I’m a Pot Dealer in the District. Here’s What Changing Weed Laws Mean to Me.
For the past five or six years, my clients have asked me, “If weed is legalized, will you still be in business?” or, “Will your price go up or down?” Even as D.C. moves closer to making pot legal or decriminalized, my answers haven’t changed: “I’m still here,” and “Prices are, and always will be, the same!”
I really don’t feel that the decriminalization would be bad for business; if anything, the prospect is making business better. People are more open to using marijuana, and therefore more open to coming to me. In the DMV area, marijuana has always been very popular (at least from what I’ve seen), but since the decriminalization of marijuana around the nation I’ve taken on more clients.
If you think decriminalization would make it a lot easier to get weed, you might be wrong. It’s not like the government is allowing companies to package up pre-rolled joints for sale at your local gas station and corner stores (at least, not yet). Just look at medical marijuana: Here in D.C., it’s hard for patients to qualify, so that hasn’t made pot any easier to buy. It has given me a new sales pitch: Medicinal marijuana is the prime-time stuff, and I’ve always carried the best of the best. So I make it easier for people who don’t have that card to get access to prime-time medicinal marijuana.
The current criminal status does make pot difficult to deal, but it’s not extremely hard. The most important thing is to make sure my customers are comfortable with buying. I ride a bike and usually will meet up with someone in a public place, a bar, or a coffee house, have a drink or something, and do the deal. I will also meet them at their house if it’s reasonably close. Some people will always be a little paranoid, but most people these days aren’t that scared.
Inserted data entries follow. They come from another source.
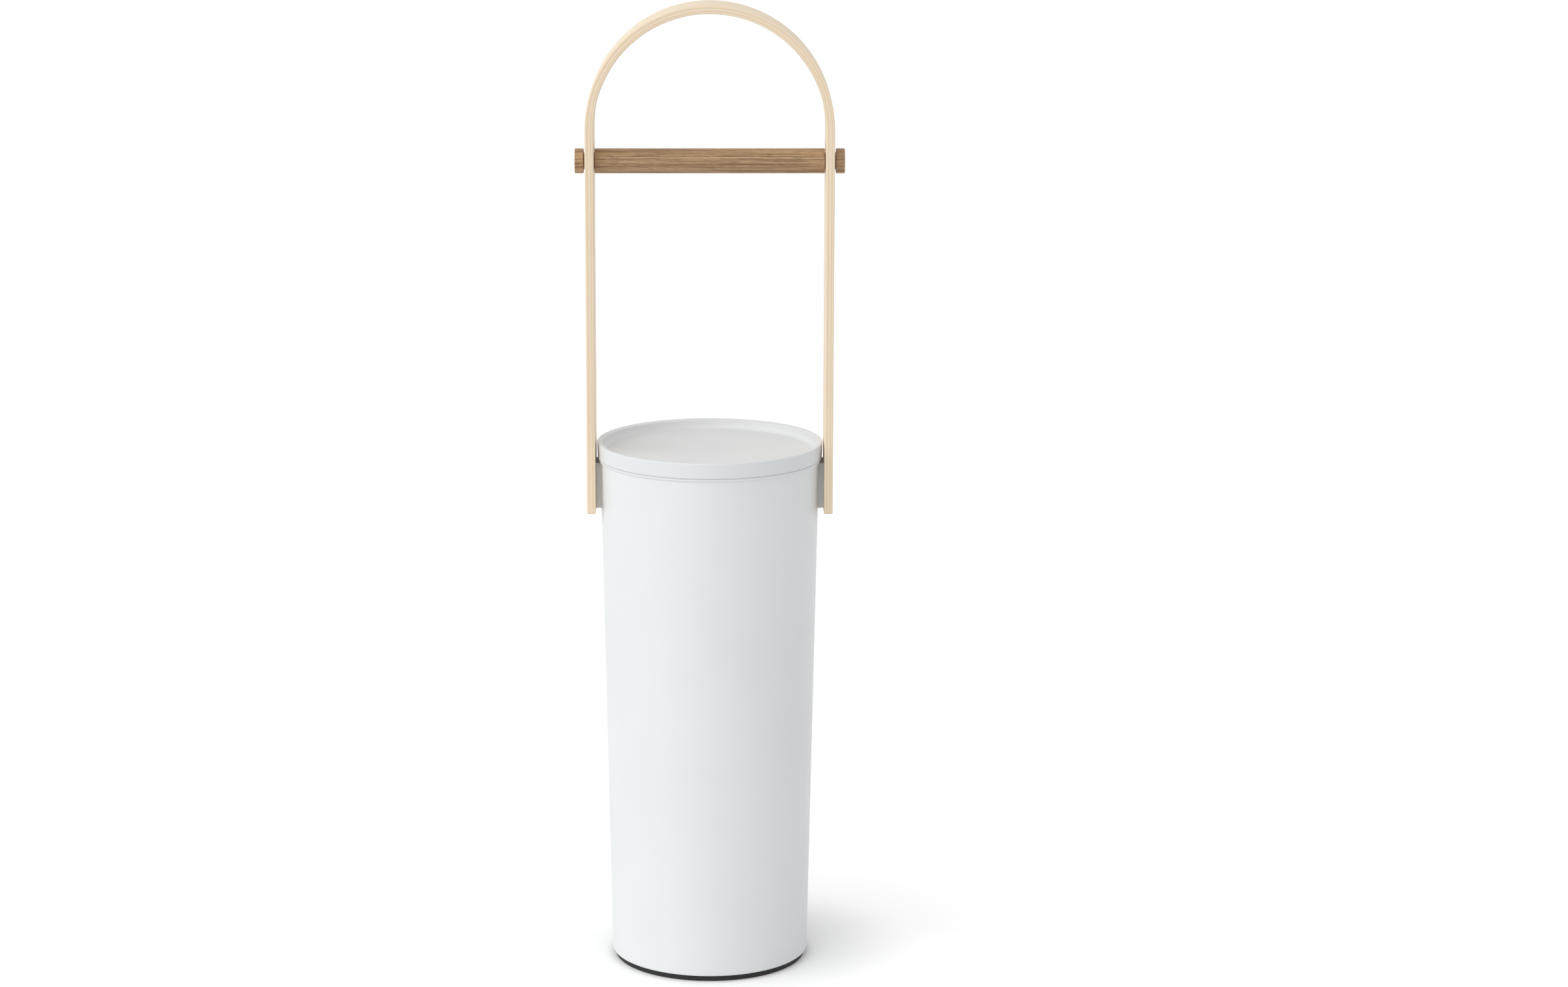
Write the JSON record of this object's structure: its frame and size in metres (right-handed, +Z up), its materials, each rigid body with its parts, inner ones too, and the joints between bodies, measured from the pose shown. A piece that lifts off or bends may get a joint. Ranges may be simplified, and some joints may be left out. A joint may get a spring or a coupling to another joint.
{
  "type": "freestanding toilet roll holder",
  "caption": "Floor-standing toilet roll holder: a bent-wood handle carries a wooden roll rod over a lidded canister for spare rolls.",
  "frame": {"origin": "on the floor, under the middle of the canister", "axes": "+Z up, the front faces -Y, and the rod and the handle's two legs lie along X"},
  "size_m": [0.1822, 0.1544, 0.6658],
  "materials": {
    "white_plastic": "satin",
    "lid_plastic": "satin",
    "spacer_plastic": "satin",
    "foot_rubber": "matt",
    "ballast_steel": "black coated",
    "bent_plywood": "clear matt lacquer, laminations showing on the edges",
    "rod_wood": "oiled",
    "screw_steel": "zinc plated",
    "insert_brass": "turned"
  },
  "bodies": {
    "stand": {"canister": "white_plastic", "foot_pad": "foot_rubber", "base_weight": "ballast_steel", "handle": "bent_plywood", "left_spacer": "spacer_plastic", "left_lower_screw": "screw_steel", "left_lower_insert": "insert_brass", "left_upper_screw": "screw_steel", "left_upper_insert": "insert_brass", "right_spacer": "spacer_plastic", "right_lower_screw": "screw_steel", "right_lower_insert": "insert_brass", "right_upper_screw": "screw_steel", "right_upper_insert": "insert_brass"},
    "lid": {"lid": "lid_plastic"},
    "rod": {"rod": "rod_wood"}
  },
  "joints": [
    {"name": "lid_lift", "type": "slide", "parent": "stand", "child": "lid", "axis": [0, 0, 1], "range_m": [0, 0.14]},
    {"name": "rod_spin", "type": "hinge", "parent": "stand", "child": "rod", "pos_m": [0, 0, 0.5593], "axis": [1, 0, 0], "continuous": true}
  ]
}
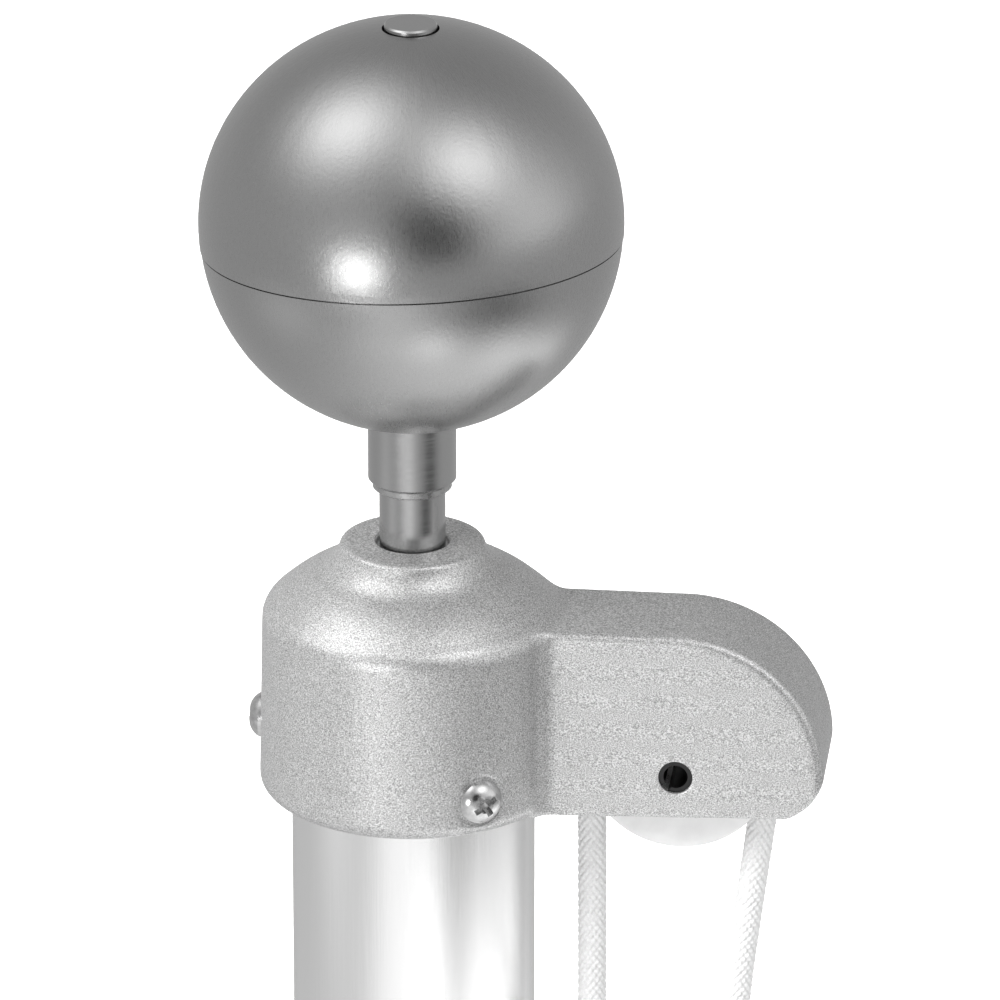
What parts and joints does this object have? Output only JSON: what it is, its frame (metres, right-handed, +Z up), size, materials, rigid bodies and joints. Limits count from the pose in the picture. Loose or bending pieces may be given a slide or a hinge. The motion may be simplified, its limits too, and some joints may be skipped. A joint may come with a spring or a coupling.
{
  "type": "flagpole head",
  "caption": "Flagpole head: ball finial on a spindle, cast cap truck with a pulley in its arm, braided halyard ending in swivel snap hooks, and the top of the pole.",
  "frame": {"origin": "centre of the pole's open lower end", "axes": "+Z up along the pole, +X along the pulley arm, away from the pole"},
  "size_m": [0.1141, 0.0762, 0.2789],
  "materials": {
    "spun_aluminium": "satin anodised, fine brushing",
    "turned_aluminium": "turned",
    "cast_aluminium": "sand cast, tumbled",
    "brushed_aluminium": "satin brushed along the tube",
    "stainless_steel": "polished",
    "zinc_steel": "zinc plated",
    "spring_steel": "plain",
    "dark_steel": "oiled",
    "nylon": "natural white nylon",
    "polyester_rope": "diamond braid"
  },
  "bodies": {
    "pole_head": {"ball_upper_shell": "spun_aluminium", "ball_lower_shell": "spun_aluminium", "ball_top_washer": "zinc_steel", "spindle": "turned_aluminium", "ball_collar": "turned_aluminium", "collar_snap_ring": "spring_steel", "truck_casting": "cast_aluminium", "truck_screws": "stainless_steel", "spindle_jam_nut": "zinc_steel", "spindle_lock_washer": "zinc_steel", "sheave_pin": "dark_steel", "pole_tube": "brushed_aluminium", "halyard": "polyester_rope", "halyard_knot_a": "polyester_rope", "snap_a_eye": "stainless_steel", "halyard_knot_b": "polyester_rope", "snap_b_eye": "stainless_steel"},
    "sheave": {"sheave": "nylon"},
    "snap_a": {"snap_a_hook": "stainless_steel", "snap_a_spring": "spring_steel"},
    "snap_a_bolt": {"snap_a_bolt": "stainless_steel"},
    "snap_b": {"snap_b_hook": "stainless_steel", "snap_b_spring": "spring_steel"},
    "snap_b_bolt": {"snap_b_bolt": "stainless_steel"}
  },
  "joints": [
    {"name": "sheave_spin", "type": "hinge", "parent": "pole_head", "child": "sheave", "pos_m": [0.0492, 0, 0.1405], "axis": [0, 1, 0], "continuous": true},
    {"name": "snap_a_swivel", "type": "hinge", "parent": "pole_head", "child": "snap_a", "pos_m": [0.033, 0, 0.0465], "axis": [0, 0, 1], "continuous": true},
    {"name": "snap_a_bolt_slide", "type": "slide", "parent": "snap_a", "child": "snap_a_bolt", "axis": [0, 0, 1], "range_m": [0, 0.0064], "stiffness_N_per_m": 150, "springref_m": -0.004, "deforming": ["snap_a_spring"]},
    {"name": "snap_b_swivel", "type": "hinge", "parent": "pole_head", "child": "snap_b", "pos_m": [0.05944, 0, 0.0465], "axis": [0, 0, 1], "continuous": true},
    {"name": "snap_b_bolt_slide", "type": "slide", "parent": "snap_b", "child": "snap_b_bolt", "axis": [0, 0, 1], "range_m": [0, 0.0064], "stiffness_N_per_m": 150, "springref_m": -0.004, "deforming": ["snap_b_spring"]}
  ]
}
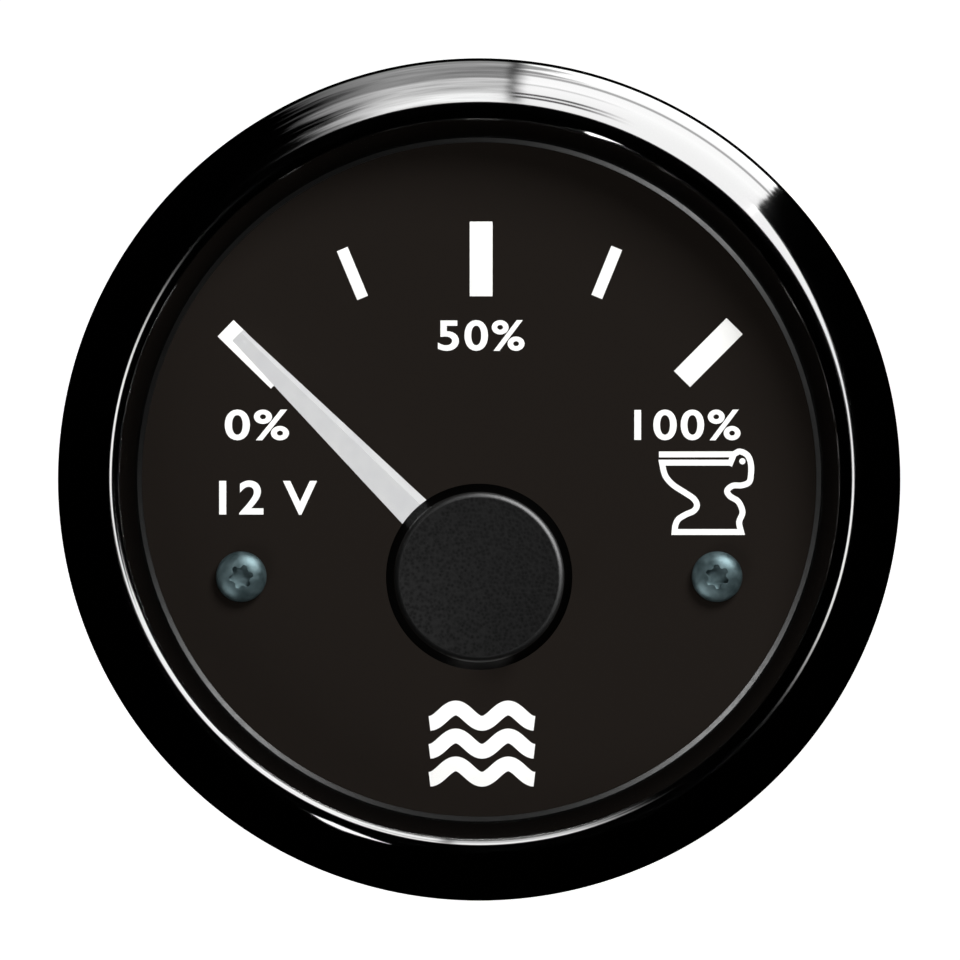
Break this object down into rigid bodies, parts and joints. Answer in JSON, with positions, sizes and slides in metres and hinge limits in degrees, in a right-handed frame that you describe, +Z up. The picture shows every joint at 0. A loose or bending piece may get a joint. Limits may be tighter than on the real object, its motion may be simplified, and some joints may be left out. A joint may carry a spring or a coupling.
{
  "type": "tank level panel gauge",
  "caption": "Round black panel gauge that shows how full a tank is with a pointer sweeping a dial, with a rear clamp strap, studs, knurled nuts and blade terminals.",
  "frame": {"origin": "on the gauge's axis, in the plane where its gasket meets the front of the panel", "axes": "+Y runs from the dial back through the panel, +Z is up towards the top of the dial, +X is to the right as the dial is read"},
  "size_m": [0.06, 0.0677, 0.06],
  "materials": {
    "case_plastic": "black moulded housing, fine spark texture",
    "black_enamel": "gloss black stoved enamel on a spun ring",
    "clear_glass": "clear flat lens",
    "black_rubber": "matt black rubber",
    "ring_plastic": "gloss black moulding",
    "dial_plastic": "matt warm black, white scale print",
    "clear_acrylic": "clear polished acrylic",
    "screw_steel": "dark plated steel",
    "board_laminate": "green solder mask on glass laminate",
    "led_white": "white moulding",
    "resistor_body": "tan lacquer",
    "diode_body": "black epoxy",
    "brass": "bright turned or stamped brass",
    "pointer_silver": "satin pale grey paint",
    "cap_plastic": "finely textured black moulding",
    "bright_steel": "bright drawn steel",
    "ferrite": "sintered grey",
    "bobbin_nylon": "natural nylon",
    "copper_wire": "enamelled copper winding",
    "zinc_plate": "bright zinc plate"
  },
  "bodies": {
    "housing": {"case": "case_plastic", "bezel": "black_enamel", "lens": "clear_glass", "lens_seal": "black_rubber", "panel_gasket": "black_rubber", "dial_ring": "ring_plastic", "dial_plate": "dial_plastic", "light_guide": "clear_acrylic", "dial_screw_left": "screw_steel", "dial_screw_right": "screw_steel", "circuit_board": "board_laminate", "led_upper_left": "led_white", "led_upper_right": "led_white", "led_lower_left": "led_white", "led_lower_right": "led_white", "series_resistor": "resistor_body", "zener_diode": "diode_body", "terminal_sender": "brass", "terminal_ground": "brass", "terminal_supply": "brass", "terminal_lighting": "brass", "bobbin_front": "bobbin_nylon", "bobbin_rear": "bobbin_nylon", "front_bearing": "brass", "rear_bearing": "brass", "coil_outer_upper": "copper_wire", "coil_outer_lower": "copper_wire", "coil_inner_left": "copper_wire", "coil_inner_right": "copper_wire", "shield_can": "bright_steel", "clamp_stud_left": "zinc_plate", "clamp_stud_right": "zinc_plate", "jam_nut_left": "zinc_plate", "jam_nut_right": "zinc_plate"},
    "pointer_group": {"pointer": "pointer_silver", "pointer_cap": "cap_plastic", "balance_weight": "brass", "spindle": "bright_steel", "rotor_magnet": "ferrite"},
    "clamp": {"clamp_bracket": "zinc_plate", "spring_washer_left": "zinc_plate", "spring_washer_right": "zinc_plate", "thumb_nut_left": "brass", "thumb_nut_right": "brass"}
  },
  "joints": [
    {"name": "pointer_sweep", "type": "hinge", "parent": "housing", "child": "pointer_group", "pos_m": [0, 0, -0.00695], "axis": [0, 1, 0], "range_deg": [0, 90]},
    {"name": "clamp_slide", "type": "slide", "parent": "housing", "child": "clamp", "axis": [0, 1, 0], "range_m": [-0.005, 0.006]}
  ]
}
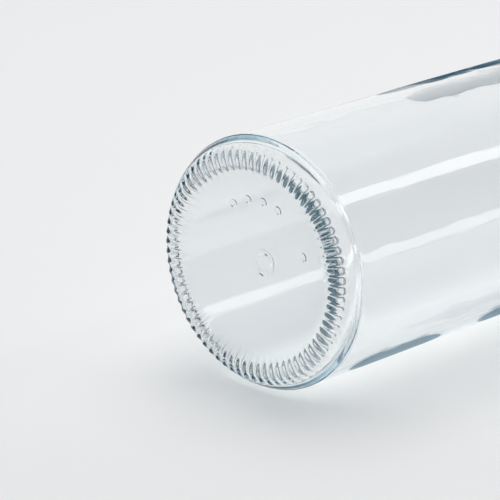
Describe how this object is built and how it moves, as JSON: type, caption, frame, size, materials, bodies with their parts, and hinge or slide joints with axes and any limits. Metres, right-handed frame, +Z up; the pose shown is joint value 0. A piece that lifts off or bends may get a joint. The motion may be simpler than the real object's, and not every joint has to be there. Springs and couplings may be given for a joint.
{
  "type": "swing-top soda bottle",
  "caption": "Clear glass soda bottle with a knurled base, a hollow punt and a wire swing-top closure with a porcelain stopper and rubber gasket.",
  "frame": {"origin": "centre of the knurled base, on the surface the bottle stands on", "axes": "+Z up the bottle through the mouth, +X along the closure's pivots, +Y towards the lever's thumb loop"},
  "size_m": [0.078, 0.078, 0.3186],
  "materials": {
    "flint_glass": "blown, fire-polished and clear",
    "steel_wire": "drawn and tin-plated",
    "porcelain": "glazed",
    "red_rubber": "moulded, matt"
  },
  "bodies": {
    "glass": {"bottle": "flint_glass", "neck_collar": "steel_wire"},
    "lever": {"lever": "steel_wire"},
    "bail": {"bail": "steel_wire"},
    "stopper": {"stopper": "porcelain", "gasket": "red_rubber"}
  },
  "joints": [
    {"name": "lever_swing", "type": "hinge", "parent": "glass", "child": "lever", "pos_m": [0, 0, 0.28285], "axis": [1, 0, 0], "range_deg": [0, 150]},
    {"name": "bail_swing", "type": "hinge", "parent": "lever", "child": "bail", "pos_m": [0, 0, 0.27385], "axis": [1, 0, 0], "range_deg": [-116, 0]},
    {"name": "stopper_tilt", "type": "hinge", "parent": "bail", "child": "stopper", "pos_m": [0, 0, 0.3121], "axis": [1, 0, 0], "range_deg": [-36, 0]}
  ],
  "couplings": [
    {"joint": "bail_swing", "follows": "lever_swing", "ratio": -0.76471},
    {"joint": "stopper_tilt", "follows": "lever_swing", "ratio": -0.23529}
  ]
}
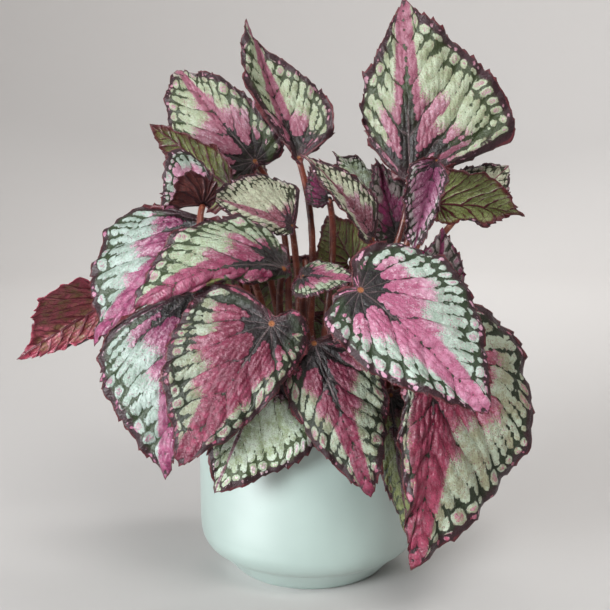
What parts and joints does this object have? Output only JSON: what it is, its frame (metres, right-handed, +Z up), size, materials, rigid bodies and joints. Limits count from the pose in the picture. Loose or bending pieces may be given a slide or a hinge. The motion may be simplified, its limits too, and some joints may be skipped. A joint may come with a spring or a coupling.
{
  "type": "potted begonia",
  "caption": "Round glazed pot holding a rex begonia, whose large waved leaves arch out on separate hairy stems.",
  "frame": {"origin": "middle of the pot's flat base, on the surface that it stands on", "axes": "+Z up along the pot's axis; the picture looks along +Y with +X to its right, so -Y is the side that shows best"},
  "size_m": [0.3282, 0.2655, 0.3571],
  "materials": {
    "mint_glaze": "satin",
    "peat": "matte",
    "leaf_rose": "satin",
    "leaf_silver": "satin",
    "leaf_red": "satin",
    "leaf_olive": "satin",
    "leaf_plum": "satin"
  },
  "bodies": {
    "root": {"pot": "mint_glaze", "soil": "peat", "leaf_upright_right": "leaf_rose", "leaf_upright_centre": "leaf_silver", "leaf_upper_left": "leaf_silver", "leaf_turned_left": "leaf_olive", "leaf_rolled_left": "leaf_red", "leaf_fan": "leaf_silver", "leaf_narrow": "leaf_rose", "leaf_folded": "leaf_rose", "leaf_turned_right": "leaf_olive", "leaf_behind_right": "leaf_silver", "leaf_left": "leaf_rose", "leaf_far_left": "leaf_red", "leaf_mid_left": "leaf_rose", "leaf_small_front": "leaf_rose", "leaf_front_left": "leaf_rose", "leaf_front_centre_left": "leaf_red", "leaf_low_pale": "leaf_silver", "leaf_front_dark": "leaf_red", "leaf_front_pink": "leaf_rose", "leaf_lower_right": "leaf_red", "leaf_sliver": "leaf_olive", "leaf_back_silver": "leaf_silver", "leaf_mid_dark": "leaf_plum", "leaf_small_purple": "leaf_plum", "leaf_behind_pink": "leaf_plum", "leaf_olive_centre": "leaf_olive", "leaf_back_left": "leaf_rose", "leaf_back_low_left": "leaf_red", "leaf_back_centre": "leaf_rose", "leaf_back_low_centre": "leaf_silver", "leaf_back_right": "leaf_rose", "leaf_back_low_right": "leaf_red", "leaf_back_upper_left": "leaf_silver", "leaf_back_upper_right": "leaf_rose", "leaf_right_low": "leaf_rose"}
  },
  "joints": []
}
Legalizing marijuana is a totally different ball game. Until the District does it, it’s hard to foresee how it might work: Is there going to be a legal limit? Would it be sold in certain stores, shops, etc? I will assume that the U.S. might look at how other countries have done it as a model. As a dealer, decriminalization would be great, but legalization would, more than likely, put me out of business. Of course, I would stick at it until it’s virtually impossible to deal, but I honestly don’t think I’d be making the money I have in the past. If it’s legalized, I’d try to find a legal job selling weed! Why not?
That’s how I’d see legalization as a dealer. As a marijuana user, though, I would love to see the District—and the nation—legalize it.